We've got another toss-up here, but between two different players: Jae'Sean Tate and Danuel House. Under Mike D'Antoni, the Rockets might've just slotted Eric Gordon here, but Stephen Silas has played it more traditional (only 3% of Gordon's minutes were at small forward last season). If the Rockets want additional floor spacing, the obvious answer here is House. I do think the Rockets will zag here and go for the additional defense in Tate. Silas has a high degree of faith in Tate and leaned on him quite a bit for a rookie.

Power Forward

While I may disagree with the thought process here, it seems the Rockets like the look of a traditional center next to Christian Wood. This may be due to his limitations as a defender. Houston loved the look of Kelly Olynyk next to Wood and it looks like they'll go for that again with Daniel Theis. Wood gets the starting spot at power forward here, much like John Collins in Atlanta.


No matter what you think of the decision to play him next to Wood, Theis is a really undervalued center in the NBA. As a defensive player, he knows where to be, he communicates, and protects the rim adequately. This is partially why he's developed into a bit of an advanced stats darling over the past couple years. He'll probably get the starting spot at center for Houston

As an add-on to this, the Rockets will also send some players to the G League to open up playing time for others. As intriguing as Alperen Sengun, Usman Garuba, and Josh Christopher were in Summer League, they're all candidates to play with the Vipers this season.
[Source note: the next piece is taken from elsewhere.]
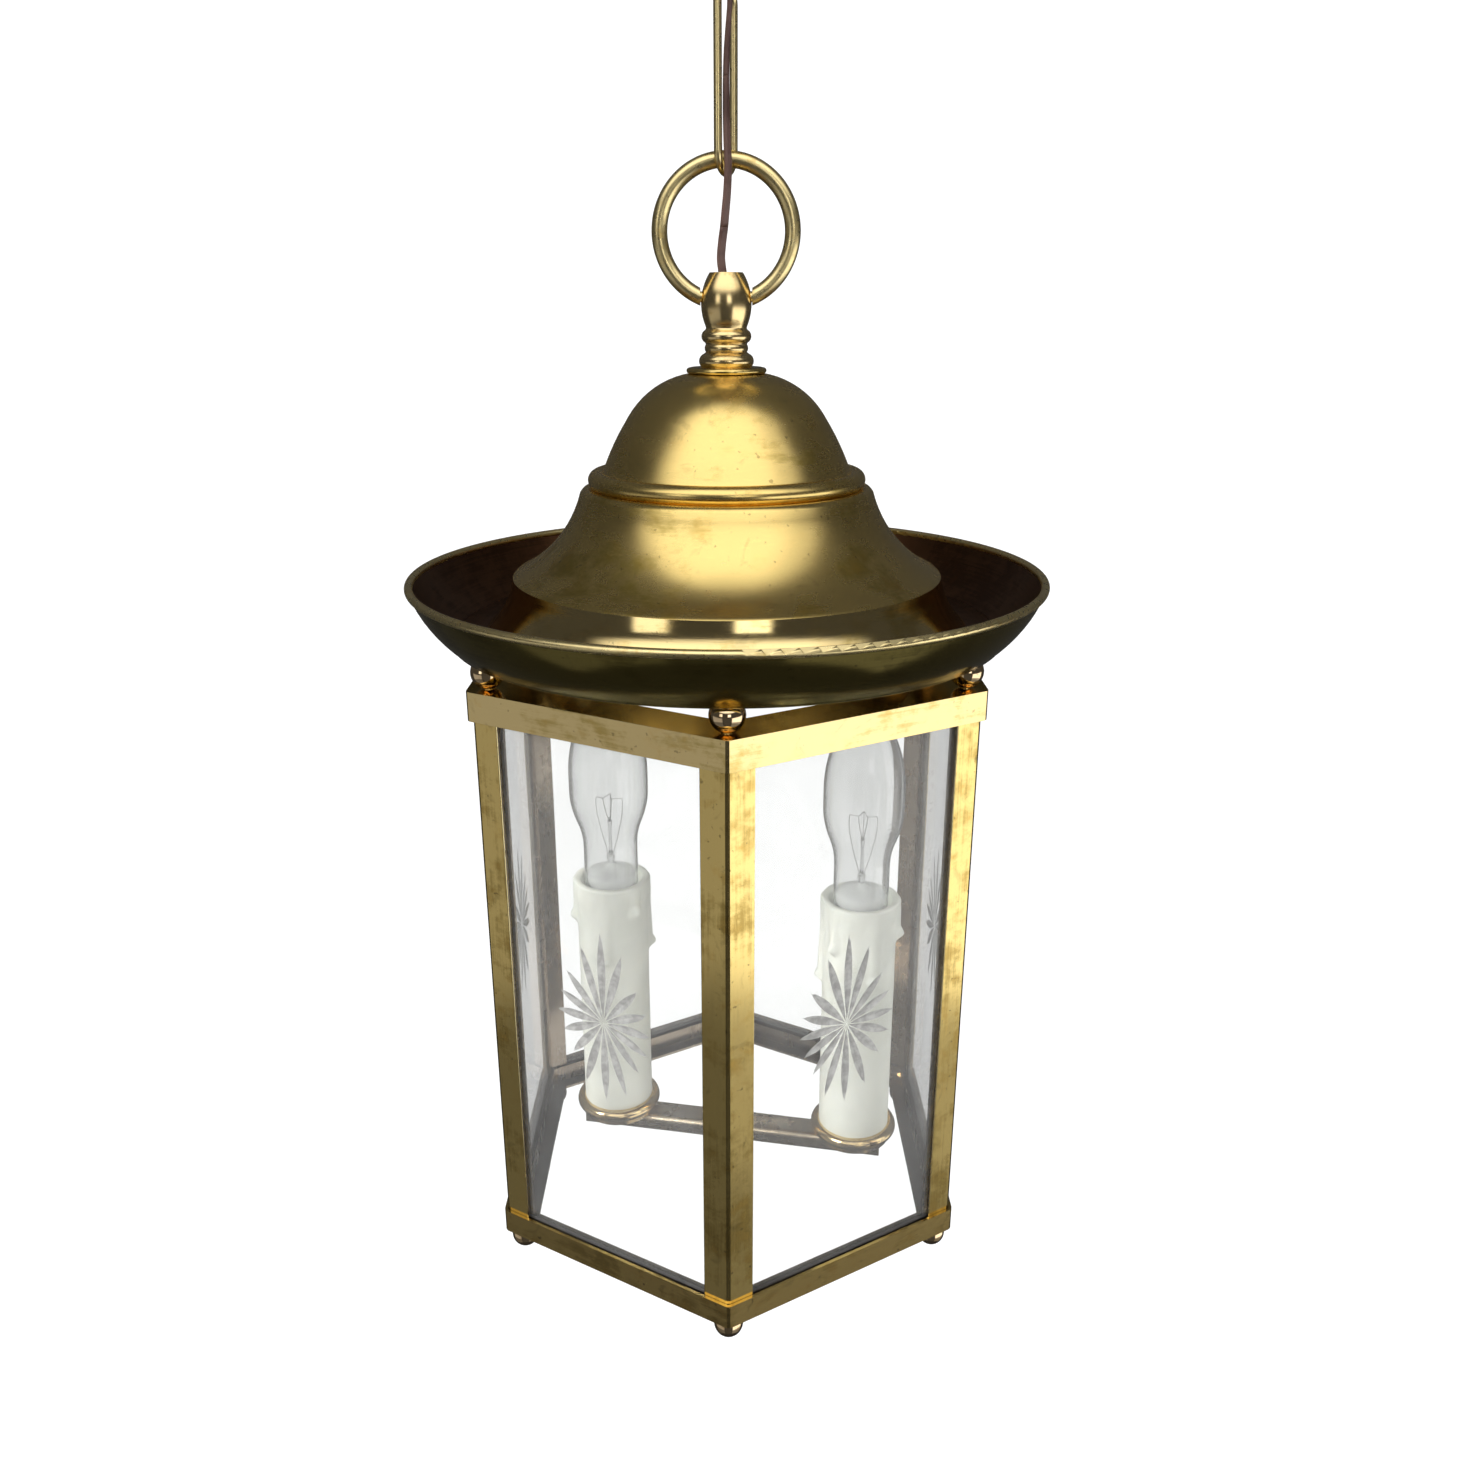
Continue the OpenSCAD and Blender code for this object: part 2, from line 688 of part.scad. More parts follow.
// Outside of the lamp's glass, from the cap to its tip
BULB = concat(
    [[cap_r - 0.6, glass_low_z]],
    arc([8.6, glass_low_z + 0.6], [bulb_neck_r, glass_low_z + 4], -0.8, 5),
    arc([bulb_neck_r, glass_low_z + 20], [13.2, glass_low_z + 31], 0.55, 5),
    arc([13.4, glass_low_z + 31.6], [bulb_r, glass_low_z + 44.5], -0.66, 6),
    arc([bulb_r, glass_low_z + 52], [5.2, glass_low_z + 83.6], -2.7, 12),
    arc([4.6, glass_low_z + 84.1], [0.8, glass_low_z + 86], -0.4, 4),
    [[0, glass_low_z + 86]]
);

module bulb_glass(side) {
    color("#eef3f4", 0.35) on_bar(candle_x(side)) spun(wall(BULB, bulb_wall));
}

module bulb_cap(side) {
    tip_z = glass_low_z - cap_h;
    color("#c9c6bd") on_bar(candle_x(side)) spun([
        [0, tip_z], [2.2, tip_z], [2.6, tip_z + 1.4], [5.6, tip_z + 3.4], [cap_r, tip_z + 4.4],
        [cap_r, glass_low_z - 0.05], [0, glass_low_z - 0.05]
    ]);
}

// Glass foot, two support wires and the filament
module bulb_mount(side) {
    low = glass_low_z;
    color("#8d8a84") on_bar(candle_x(side)) {
        rod(2.4, low, low + 14);
        for (x = [-1.4, 1.4]) translate([x, 0, 0]) rod(0.35, low + 13.5, low + 52);
        translate([-1.4, 0, low + 52]) rotate([0, 90, 0]) rod(0.35, 0, 2.8);
    }
}

module bulb_glass_left() { bulb_glass(-1); }
module bulb_cap_left() { bulb_cap(-1); }
module bulb_mount_left() { bulb_mount(-1); }
module bulb_glass_right() { bulb_glass(1); }
module bulb_cap_right() { bulb_cap(1); }
module bulb_mount_right() { bulb_mount(1); }

ceiling_rose();
ceiling_plate();
ceiling_hook();
hook_nut();
flex_bush();
flex_upper();
chain_link();
flex_middle();
hanging_ring();
flex_lower();
finial();
dome_collar();
dome();
pan();
spacer_balls();
ball_studs();
top_frame();
post_front();
post_front_right();
post_back_right();
post_back();
post_back_left();
post_front_left();
pane_front_right();
pane_right();
pane_back_right();
pane_back_left();
pane_left();
pane_front_left();
pane_retainers();
bottom_frame();
foot_balls();
foot_studs();
stem_tube();
stem_nuts();
candle_bar();
candle_nuts();
lamp_wires();
candle_stem_left();
candle_cup_left();
candle_sleeve_left();
lampholder_left();
holder_contact_left();
candle_stem_right();
candle_cup_right();
candle_sleeve_right();
lampholder_right();
holder_contact_right();
bulb_glass_left();
bulb_cap_left();
bulb_mount_left();
bulb_glass_right();
bulb_cap_right();
bulb_mount_right();
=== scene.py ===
"""Hanging hexagonal lantern with two imitation candles: its looks, cord, camera and lights."""

import math

import bmesh
import bpy
from mathutils import Matrix, Vector, noise


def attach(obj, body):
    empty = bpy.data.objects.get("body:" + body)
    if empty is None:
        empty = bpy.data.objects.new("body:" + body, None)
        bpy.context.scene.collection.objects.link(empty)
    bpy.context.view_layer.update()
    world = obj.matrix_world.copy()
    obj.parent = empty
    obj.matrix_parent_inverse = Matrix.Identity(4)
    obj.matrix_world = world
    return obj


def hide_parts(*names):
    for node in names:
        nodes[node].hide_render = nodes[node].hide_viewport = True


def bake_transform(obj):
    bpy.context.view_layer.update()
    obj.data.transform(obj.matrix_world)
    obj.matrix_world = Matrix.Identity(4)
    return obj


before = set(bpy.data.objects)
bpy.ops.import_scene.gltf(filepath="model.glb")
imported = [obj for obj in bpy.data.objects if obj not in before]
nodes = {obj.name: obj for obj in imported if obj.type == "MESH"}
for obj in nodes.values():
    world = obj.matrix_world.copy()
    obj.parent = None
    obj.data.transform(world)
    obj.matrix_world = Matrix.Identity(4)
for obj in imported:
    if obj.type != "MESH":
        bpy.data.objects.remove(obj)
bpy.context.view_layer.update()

# Lengths are in millimetres from the cage's top edge, as in part.scad, until mesh() makes metres of them.
DROP = 252
SIDES = ("left", "right")
CORNERS = ("front", "front_right", "back_right", "back", "back_left", "front_left")
# The candles stand on a bar turned a little from the cage's corners, not evenly about the stem.
BAR_TURN = -11
CANDLE_ALONG = {"left": -48.7, "right": 53.9}


# ---- Camera ----

# A least-squares fit to the cage's corners, the frames' edges and the pan's rim in the photo
CAMERA_AT = (0, -0.45916, -0.12730)
CAMERA_DOWN, CAMERA_PAN, CAMERA_ROLL = 18.756, -0.06, -0.11

camera = bpy.data.objects.new("camera", bpy.data.cameras.new("camera"))
bpy.context.scene.collection.objects.link(camera)
camera.data.lens = 30.605
camera.data.sensor_width = 36
camera.data.clip_start = 0.01
camera.matrix_world = (
    Matrix.Translation(CAMERA_AT)
    @ Matrix.Rotation(math.radians(CAMERA_PAN), 4, "Z")
    @ Matrix.Rotation(math.radians(90 - CAMERA_DOWN), 4, "X")
    @ Matrix.Rotation(math.radians(CAMERA_ROLL), 4, "Z")
)
bpy.context.scene.camera = camera
bpy.context.scene.view_settings.view_transform = "Standard"


# ---- Meshes ----


def mesh(name, points, faces, smooth=True):
    """A mesh object from points in millimetres."""
    data = bpy.data.meshes.new(name)
    data.from_pydata(
        [(x / 1000, y / 1000, (z - DROP) / 1000) for x, y, z in points], [], faces
    )
    data.validate()
    bm = bmesh.new()
    bm.from_mesh(data)
    bmesh.ops.recalc_face_normals(bm, faces=bm.faces)
    bm.to_mesh(data)
    bm.free()
    data.polygons.foreach_set("use_smooth", [smooth] * len(data.polygons))
    made = bpy.data.objects.new(name, data)
    bpy.context.scene.collection.objects.link(made)
    return made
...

Obviously not all of them will be down there, but I suspect at least one of these three will.

2. What do the Rockets do about John Wall and Eric Gordon?

Although it's quite obvious that Houston is in rebuild mode, they haven't done the full teardown that usually accompanies a rebuild. Part of this is because the contracts of John Wall and Eric Gordon are very difficult to trade. They've likely had conversations about both players with teams, but if the Kemba Walker situation is any indication, it's unlikely they find a suitor for Wall's contract. If Gordon can re-establish his value after his ankle injury from last season, I'd expect there to be a few teams chasing after his services. His contract is reasonable, he's a versatile defender, capable ball-handler, and playoff proven.

The Rockets will likely have to buy Wall out of his contract at some point. Really it's just a matter of when. It's gotten to the point where he's actively hurting player development by taking away reps from the young guards. Unless Wall can help the Rockets overachieve this season, the franchise will need to agree to a number with his camp and open their wallets. The date to keep an eye on will be the days following the trade deadline.

3. How many games will the Rockets win?

This is less a question for the franchise and more a question for spectators of the team. BetOnline currently has Houston's over/under set at 26.5 right now and that seems about right. No matter how exciting the Rockets may look on paper, at the end of the day, they're set up to lose a lot of basketball games next year. Young players are typically horrendous on defense, inefficient as shooters, and turn the ball over frequently. Currently, I have Houston down for 25 wins. That's a decent spike from the season before (17 wins) and realistically accounts for the level of youth and inexperience still on the roster. Houston's defense will take a marginal step up due to the addition of Daniel Theis, but the offense is will still be pretty choppy.

A lot of this will obviously depend on whether or not Houston decides to keep their veterans for the entire season. For all of their flaws, John Wall, Eric Gordon, and Christian Wood are still really helpful players. The 25-win prediction also includes the possibility that Houston gets really unlucky with the health side of things.

The Rockets may no longer be a national story anymore, but they will still be fascinating to watch as they enter a 2021-22 campaign without the same turbulence they entered last season with.